American businessman

Gregory Haerr (born September 30, 1957) is an American entrepreneur and the founder and CEO of Century Software, a provider of Windows and Linux based terminal emulation software. Haerr founded the company in 1982, after having moved from his hometown of La Jolla to Salt Lake City in 1981. Haerr is the oldest of seven siblings.

Haerr earned a B.A. in computer science from UCSD in 1980, with minors in accounting and music performance. After moving to Salt Lake City, he consulted for various firms writing custom software. He started Century Software after writing a small file transfer utility for a friend.

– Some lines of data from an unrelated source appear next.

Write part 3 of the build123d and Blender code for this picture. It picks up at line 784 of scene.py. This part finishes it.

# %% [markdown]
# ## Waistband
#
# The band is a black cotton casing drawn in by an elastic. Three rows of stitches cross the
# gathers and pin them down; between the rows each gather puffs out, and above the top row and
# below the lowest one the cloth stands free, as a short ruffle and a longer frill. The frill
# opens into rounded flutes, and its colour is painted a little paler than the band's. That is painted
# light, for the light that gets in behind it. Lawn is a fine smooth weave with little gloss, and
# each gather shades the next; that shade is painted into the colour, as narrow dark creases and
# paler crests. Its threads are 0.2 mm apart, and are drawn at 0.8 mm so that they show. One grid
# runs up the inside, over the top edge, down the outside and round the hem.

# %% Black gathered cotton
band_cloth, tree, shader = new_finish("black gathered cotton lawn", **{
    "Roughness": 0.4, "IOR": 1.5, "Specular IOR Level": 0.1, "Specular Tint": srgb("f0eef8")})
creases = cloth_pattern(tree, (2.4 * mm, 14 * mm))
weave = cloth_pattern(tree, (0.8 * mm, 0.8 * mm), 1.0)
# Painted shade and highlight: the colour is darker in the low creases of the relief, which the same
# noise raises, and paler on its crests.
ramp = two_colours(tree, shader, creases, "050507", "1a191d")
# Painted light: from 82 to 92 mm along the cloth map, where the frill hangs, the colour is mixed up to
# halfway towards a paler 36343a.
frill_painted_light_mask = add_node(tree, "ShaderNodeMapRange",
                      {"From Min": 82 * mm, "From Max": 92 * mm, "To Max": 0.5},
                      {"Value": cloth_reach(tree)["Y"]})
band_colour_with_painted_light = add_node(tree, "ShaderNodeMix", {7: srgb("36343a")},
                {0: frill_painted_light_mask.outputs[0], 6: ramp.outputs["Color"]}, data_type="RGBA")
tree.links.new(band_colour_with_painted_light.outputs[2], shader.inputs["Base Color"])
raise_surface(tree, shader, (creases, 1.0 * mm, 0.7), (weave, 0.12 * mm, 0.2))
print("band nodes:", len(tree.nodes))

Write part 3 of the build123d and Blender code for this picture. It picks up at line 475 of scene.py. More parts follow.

==Land Holding and Development==
In 1994, Haerr started building a land banking development business using the profits from Century Software. Today, these companies own land and developments in Utah, Washington, and Idaho. TP Development, Inc. is the developer of Anderson Ranch Phases 5, 6, and 7 in Grantsville, Utah.

==Microwindows==

Haerr's experience with Windows and UNIX operating systems branched out to the newer, free Linux operating system. In 1999, he wrote a free graphical windowing system called Microwindows that could be used on small, embedded Linux systems. This system, because of its small size and free cost, enabled many others to build their own applications in the emerging PDA and mobile marketplace.

==Secret Millionaire==

In December 2008, Haerr joined the cast of the FOX reality series Secret Millionaire in Las Vegas, where he gave away $150,000 of his own money to deserving people and organizations, including extreme wheelchair athlete Aaron Fotheringham.